Asian online gambling operator 500.com is ramping up its transition to cryptocurrency miner through the purchase of Jihan Wu’s crypto mining pool BTC.com.
On Tuesday, the Shenzhen-based, Nasdaq-listed 500.com announced that it had reached a share exchange agreement with Blockchain Alliance Technologies Holding Company that will see 500.com assume control of the entire mining pool business of Bitdeer Technologies Holding Company, which operates as BTC.com. The deal also involves the transfer of the BTC.com domain and crypto wallet.
The deal will see 500.com issue more than 44m Class A ordinary shares representing around 10% of its outstanding shares to Blockchain Alliance in exchange for all shares in Blockchain Alliance Technologies Ltd held by Blockchain Alliance. There’s also a potential top-up payment of 5% of 500.com’s outstanding shares should BTC.com report a net operating profit of at least US$20m in 2021.
BTC.com ranks as the fourth largest mining pool with an estimated 10% of the BTC (Core coin) hash power. BitDeer’s beneficial owner is none other than Jihan Wu, co-founder of mining hardware outfit Bitmain, who left the firm in late-January following a prolonged and occasionally nasty feud with co-founder Micree Zhan.
500.com has been aggressively expanding into cryptocurrency mining since the year began, starting with a US$14.4m deal in January to buy an unspecified number of “Bitcoin mining machines” from “certain non-US persons.” The machines were said to boast a total hash power capacity of 918.5 PH/s (one PH/s is one quadrillion hashes per second).
In late-January, 500.com paid $13.5m to boost its stake in Hong Kong-based Loto Interactive from 33.7% to 54.2%. Despite its name, Loto Interactive’s primary operations consist of providing data analysis and storage services, with its big data clients being “mainly engaged in cryptocurrency mining business.”
This was followed by 500.com’s Feb. 2 announcement of two agreements with unspecified parties: an $8.5m deal for 5,900 machines and an agreement in principle for an additional 10,000 machines to be acquired sometime later this year. Assuming full delivery of the 15,900 machines, 500.com said its hash rate would increase by 1,000 PH/s.
500.com embarked on its crypto crusade after years of financial flailing. The company had been one of only two Chinese firms approved to participate in that country’s ‘pilot project’ of online lottery sales. (In reality, online lottery sales were rampant, with even tech giants such as Alibaba getting in on the game.)

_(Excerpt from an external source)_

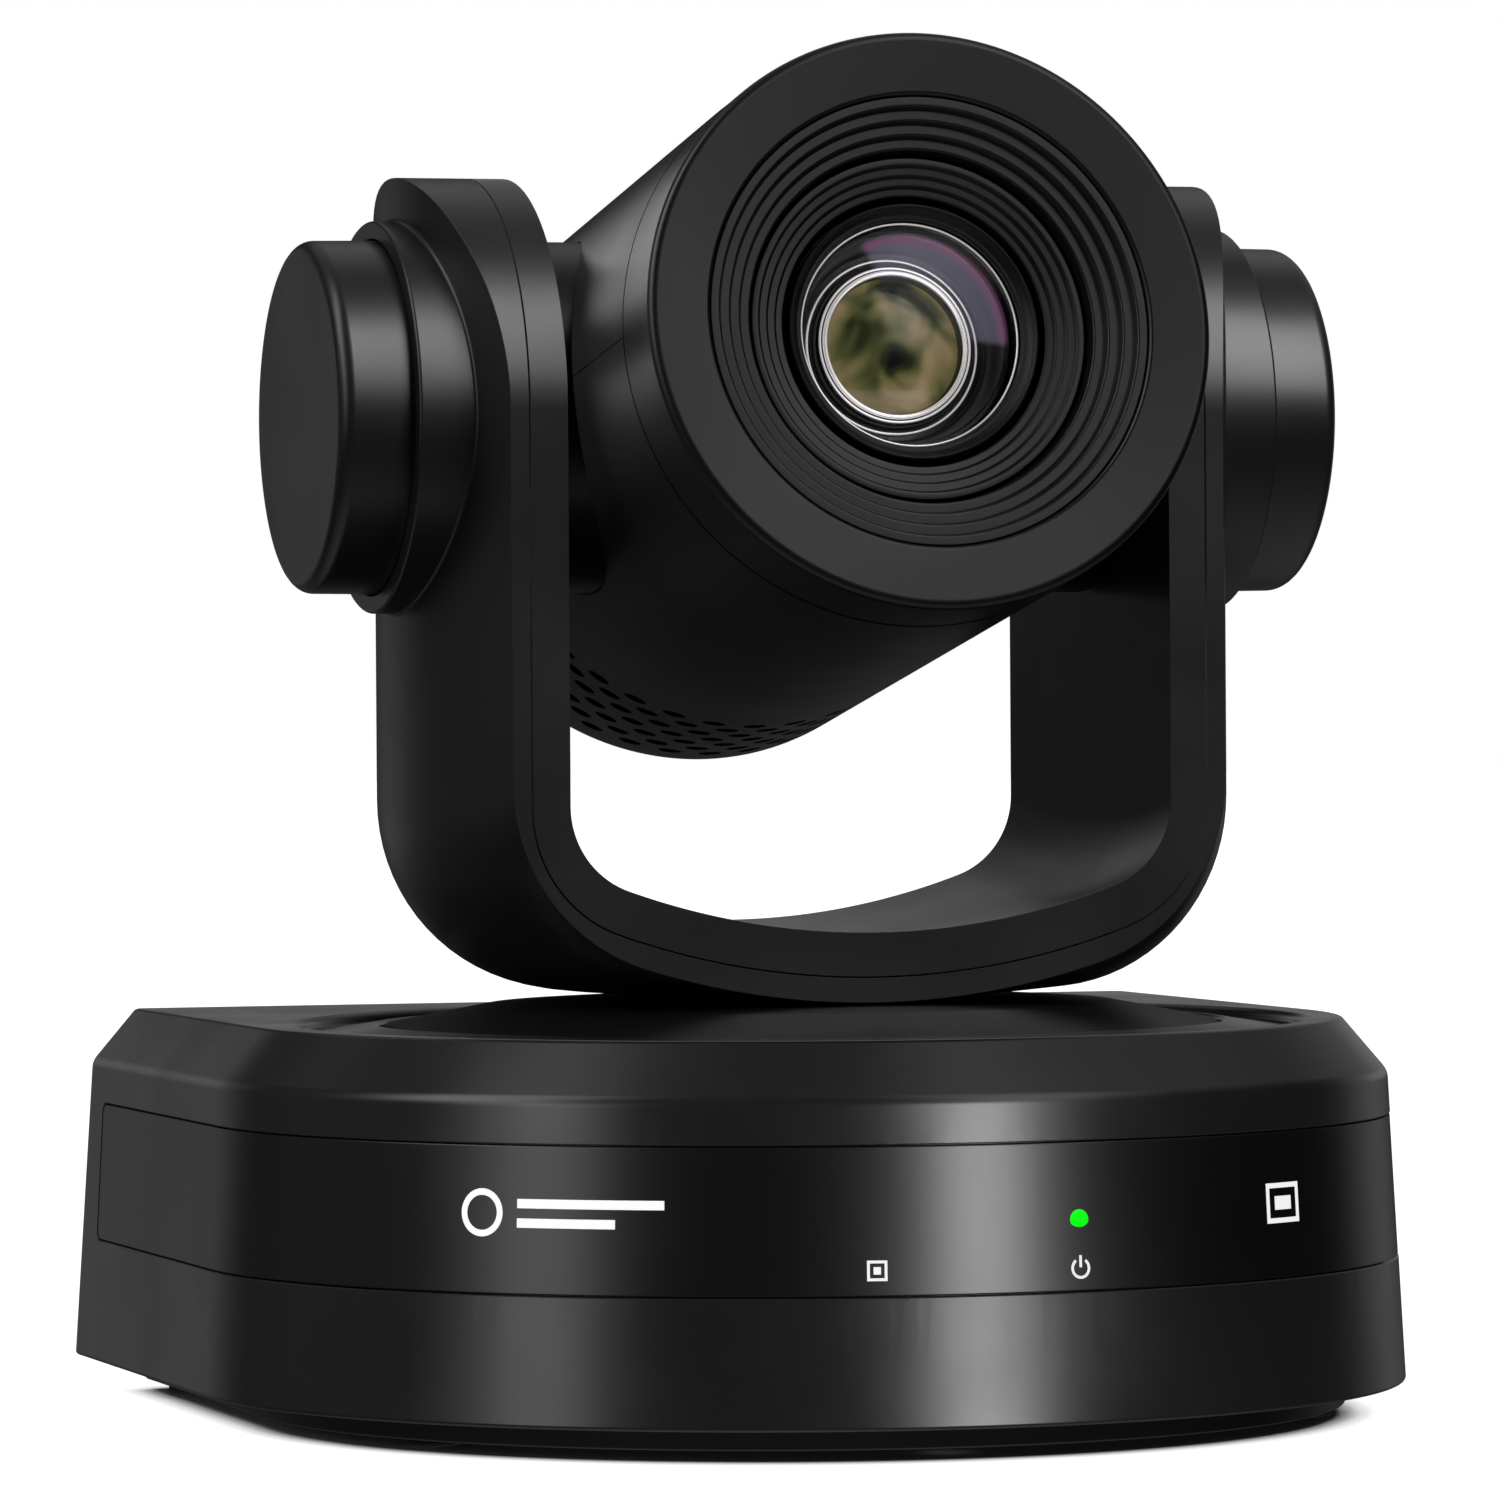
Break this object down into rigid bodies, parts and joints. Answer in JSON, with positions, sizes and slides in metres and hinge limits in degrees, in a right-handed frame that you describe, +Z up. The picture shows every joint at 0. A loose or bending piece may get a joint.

That all came to a halt in March 2014, when Beijing ordered the ‘temporary suspension’ of online lottery sales after audits revealed widespread corruption at provincial lottery administrators. 500.com’s revenue evaporated overnight, and that ‘temporary’ suspension was never lifted, leading the company to search for alternative means of keeping the lights on.
In 2017, 500.com bought the parent company of online casino brand MultiLotto, which derived over 60% of its revenue from Sweden. That kept the ship afloat a while, until 500.com inexplicably forgot to renew the site’s Swedish license in December 2019, leading to an eight-month revenue drought before the site was allowed to resume its Swedish operations.
Last week, 500.com revealed that it generated revenue of just $3.3m in 2020, barely half the sum it reported in 2019. The company booked an operating loss of $29.2m and a net loss of $34.2m, both of which actually represented significant improvements from the year before.
500.com spent most of last year on the back foot, dealing with a political scandal in Japan over the company’s efforts to secure a local land-based casino license. Several of the company’s local reps were convicted for bribing Japanese pols and 500.com’s auditors quit last September, citing ‘material weakness’ in the company’s internal controls.
The scandal led to the resignation of 500.com’s chairman and CEO. It’s worth noting that Xianfeng Yang, who ran Loto Interactive’s crypto-friendly data centers, was appointed 500.com’s new CEO in late-December, which is around the time that 500.com began expressing interest in “opportunities in the blockchain and cryptocurrency industries.”